---- Records for processing
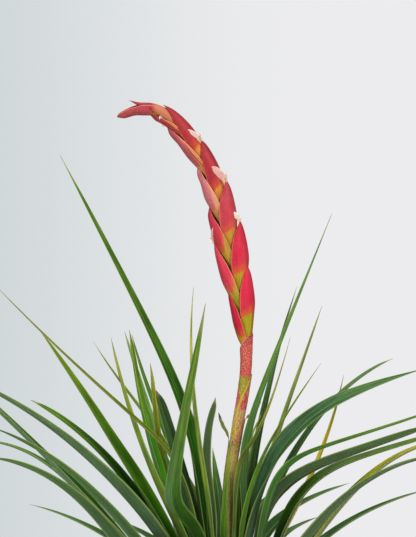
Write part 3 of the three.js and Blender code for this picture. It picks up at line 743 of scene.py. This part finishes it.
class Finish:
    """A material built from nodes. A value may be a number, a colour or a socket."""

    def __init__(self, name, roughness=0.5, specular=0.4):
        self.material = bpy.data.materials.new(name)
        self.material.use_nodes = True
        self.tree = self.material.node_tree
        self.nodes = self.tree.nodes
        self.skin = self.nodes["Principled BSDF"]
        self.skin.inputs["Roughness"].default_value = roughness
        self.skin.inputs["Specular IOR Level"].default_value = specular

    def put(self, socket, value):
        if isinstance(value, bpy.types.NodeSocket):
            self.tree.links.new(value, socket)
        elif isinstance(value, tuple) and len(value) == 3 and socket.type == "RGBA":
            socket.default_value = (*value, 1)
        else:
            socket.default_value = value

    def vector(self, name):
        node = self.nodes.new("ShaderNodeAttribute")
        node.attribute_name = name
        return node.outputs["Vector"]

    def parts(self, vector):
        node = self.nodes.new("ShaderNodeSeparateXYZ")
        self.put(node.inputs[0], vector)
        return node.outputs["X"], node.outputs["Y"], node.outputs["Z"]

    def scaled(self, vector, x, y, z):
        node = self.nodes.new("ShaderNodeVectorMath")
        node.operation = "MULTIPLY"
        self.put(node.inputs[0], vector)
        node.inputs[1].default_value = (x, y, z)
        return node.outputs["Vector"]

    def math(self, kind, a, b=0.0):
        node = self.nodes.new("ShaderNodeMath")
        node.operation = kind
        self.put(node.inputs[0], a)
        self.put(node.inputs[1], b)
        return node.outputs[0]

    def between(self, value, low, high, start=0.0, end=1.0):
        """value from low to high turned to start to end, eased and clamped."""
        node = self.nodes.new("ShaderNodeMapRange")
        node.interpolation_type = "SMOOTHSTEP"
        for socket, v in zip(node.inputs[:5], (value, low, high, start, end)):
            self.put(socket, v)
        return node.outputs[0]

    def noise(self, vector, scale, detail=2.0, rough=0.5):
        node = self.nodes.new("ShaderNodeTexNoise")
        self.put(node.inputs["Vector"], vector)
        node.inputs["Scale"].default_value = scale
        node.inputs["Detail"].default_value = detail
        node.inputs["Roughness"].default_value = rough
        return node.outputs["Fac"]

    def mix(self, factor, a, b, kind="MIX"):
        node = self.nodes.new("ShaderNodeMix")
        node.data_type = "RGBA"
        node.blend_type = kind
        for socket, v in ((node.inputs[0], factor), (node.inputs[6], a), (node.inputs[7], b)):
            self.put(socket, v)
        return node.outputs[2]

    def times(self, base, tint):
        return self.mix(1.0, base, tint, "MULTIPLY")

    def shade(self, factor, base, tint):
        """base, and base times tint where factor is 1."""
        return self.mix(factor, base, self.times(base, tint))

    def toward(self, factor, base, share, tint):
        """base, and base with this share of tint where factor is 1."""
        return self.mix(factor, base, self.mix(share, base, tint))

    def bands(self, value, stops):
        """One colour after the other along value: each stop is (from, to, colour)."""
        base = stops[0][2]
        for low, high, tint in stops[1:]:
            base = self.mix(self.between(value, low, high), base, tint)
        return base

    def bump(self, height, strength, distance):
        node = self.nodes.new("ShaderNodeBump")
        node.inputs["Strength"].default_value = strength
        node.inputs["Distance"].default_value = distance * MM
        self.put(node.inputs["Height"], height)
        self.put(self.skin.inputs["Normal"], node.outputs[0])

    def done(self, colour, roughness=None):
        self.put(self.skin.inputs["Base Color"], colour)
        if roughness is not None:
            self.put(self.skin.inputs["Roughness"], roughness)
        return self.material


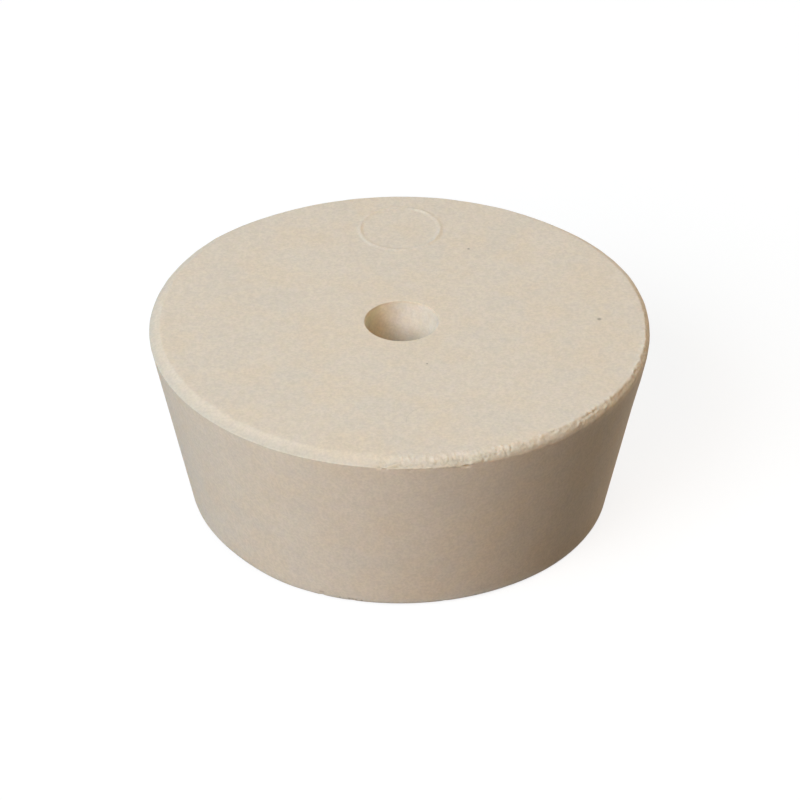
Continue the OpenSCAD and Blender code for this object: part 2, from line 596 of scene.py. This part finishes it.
--------
## What needs to be done
Your task is to repeat the data exactly, with nothing left out.

## Written reply
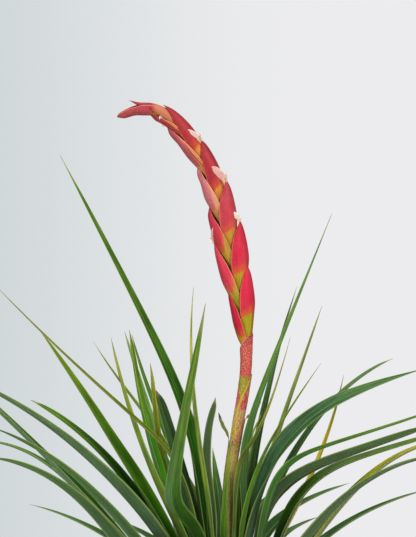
Write part 3 of the three.js and Blender code for this picture. It picks up at line 743 of scene.py. This part finishes it.
class Finish:
    """A material built from nodes. A value may be a number, a colour or a socket."""

    def __init__(self, name, roughness=0.5, specular=0.4):
        self.material = bpy.data.materials.new(name)
        self.material.use_nodes = True
        self.tree = self.material.node_tree
        self.nodes = self.tree.nodes
        self.skin = self.nodes["Principled BSDF"]
        self.skin.inputs["Roughness"].default_value = roughness
        self.skin.inputs["Specular IOR Level"].default_value = specular

    def put(self, socket, value):
        if isinstance(value, bpy.types.NodeSocket):
            self.tree.links.new(value, socket)
        elif isinstance(value, tuple) and len(value) == 3 and socket.type == "RGBA":
            socket.default_value = (*value, 1)
        else:
            socket.default_value = value

    def vector(self, name):
        node = self.nodes.new("ShaderNodeAttribute")
        node.attribute_name = name
        return node.outputs["Vector"]

    def parts(self, vector):
        node = self.nodes.new("ShaderNodeSeparateXYZ")
        self.put(node.inputs[0], vector)
        return node.outputs["X"], node.outputs["Y"], node.outputs["Z"]

    def scaled(self, vector, x, y, z):
        node = self.nodes.new("ShaderNodeVectorMath")
        node.operation = "MULTIPLY"
        self.put(node.inputs[0], vector)
        node.inputs[1].default_value = (x, y, z)
        return node.outputs["Vector"]

    def math(self, kind, a, b=0.0):
        node = self.nodes.new("ShaderNodeMath")
        node.operation = kind
        self.put(node.inputs[0], a)
        self.put(node.inputs[1], b)
        return node.outputs[0]

    def between(self, value, low, high, start=0.0, end=1.0):
        """value from low to high turned to start to end, eased and clamped."""
        node = self.nodes.new("ShaderNodeMapRange")
        node.interpolation_type = "SMOOTHSTEP"
        for socket, v in zip(node.inputs[:5], (value, low, high, start, end)):
            self.put(socket, v)
        return node.outputs[0]

    def noise(self, vector, scale, detail=2.0, rough=0.5):
        node = self.nodes.new("ShaderNodeTexNoise")
        self.put(node.inputs["Vector"], vector)
        node.inputs["Scale"].default_value = scale
        node.inputs["Detail"].default_value = detail
        node.inputs["Roughness"].default_value = rough
        return node.outputs["Fac"]

    def mix(self, factor, a, b, kind="MIX"):
        node = self.nodes.new("ShaderNodeMix")
        node.data_type = "RGBA"
        node.blend_type = kind
        for socket, v in ((node.inputs[0], factor), (node.inputs[6], a), (node.inputs[7], b)):
            self.put(socket, v)
        return node.outputs[2]

    def times(self, base, tint):
        return self.mix(1.0, base, tint, "MULTIPLY")

    def shade(self, factor, base, tint):
        """base, and base times tint where factor is 1."""
        return self.mix(factor, base, self.times(base, tint))

    def toward(self, factor, base, share, tint):
        """base, and base with this share of tint where factor is 1."""
        return self.mix(factor, base, self.mix(share, base, tint))

    def bands(self, value, stops):
        """One colour after the other along value: each stop is (from, to, colour)."""
        base = stops[0][2]
        for low, high, tint in stops[1:]:
            base = self.mix(self.between(value, low, high), base, tint)
        return base

    def bump(self, height, strength, distance):
        node = self.nodes.new("ShaderNodeBump")
        node.inputs["Strength"].default_value = strength
        node.inputs["Distance"].default_value = distance * MM
        self.put(node.inputs["Height"], height)
        self.put(self.skin.inputs["Normal"], node.outputs[0])

    def done(self, colour, roughness=None):
        self.put(self.skin.inputs["Base Color"], colour)
        if roughness is not None:
            self.put(self.skin.inputs["Roughness"], roughness)
        return self.material


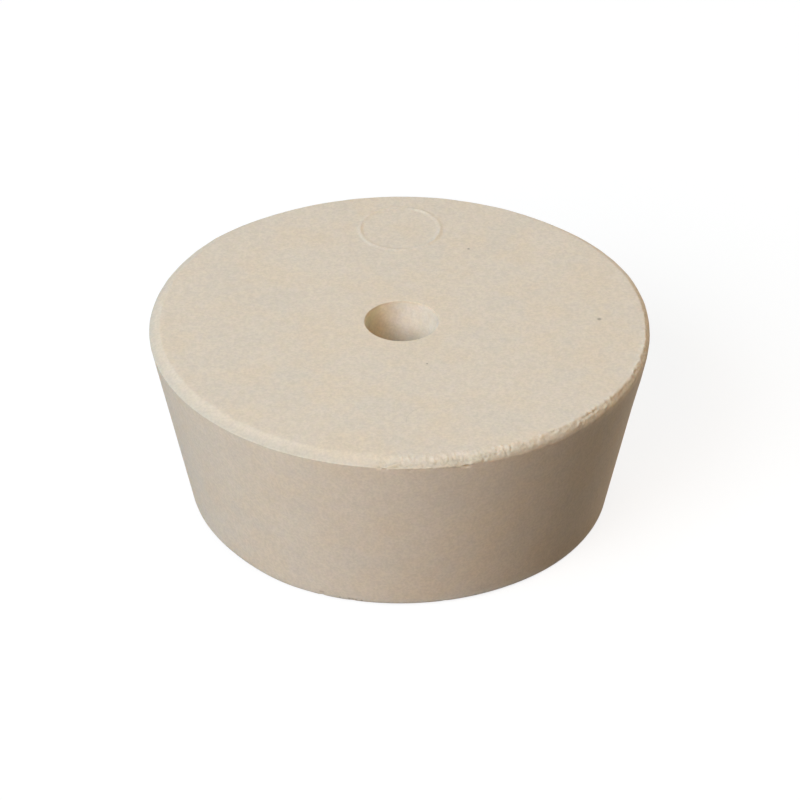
Continue the OpenSCAD and Blender code for this object: part 2, from line 596 of scene.py. This part finishes it.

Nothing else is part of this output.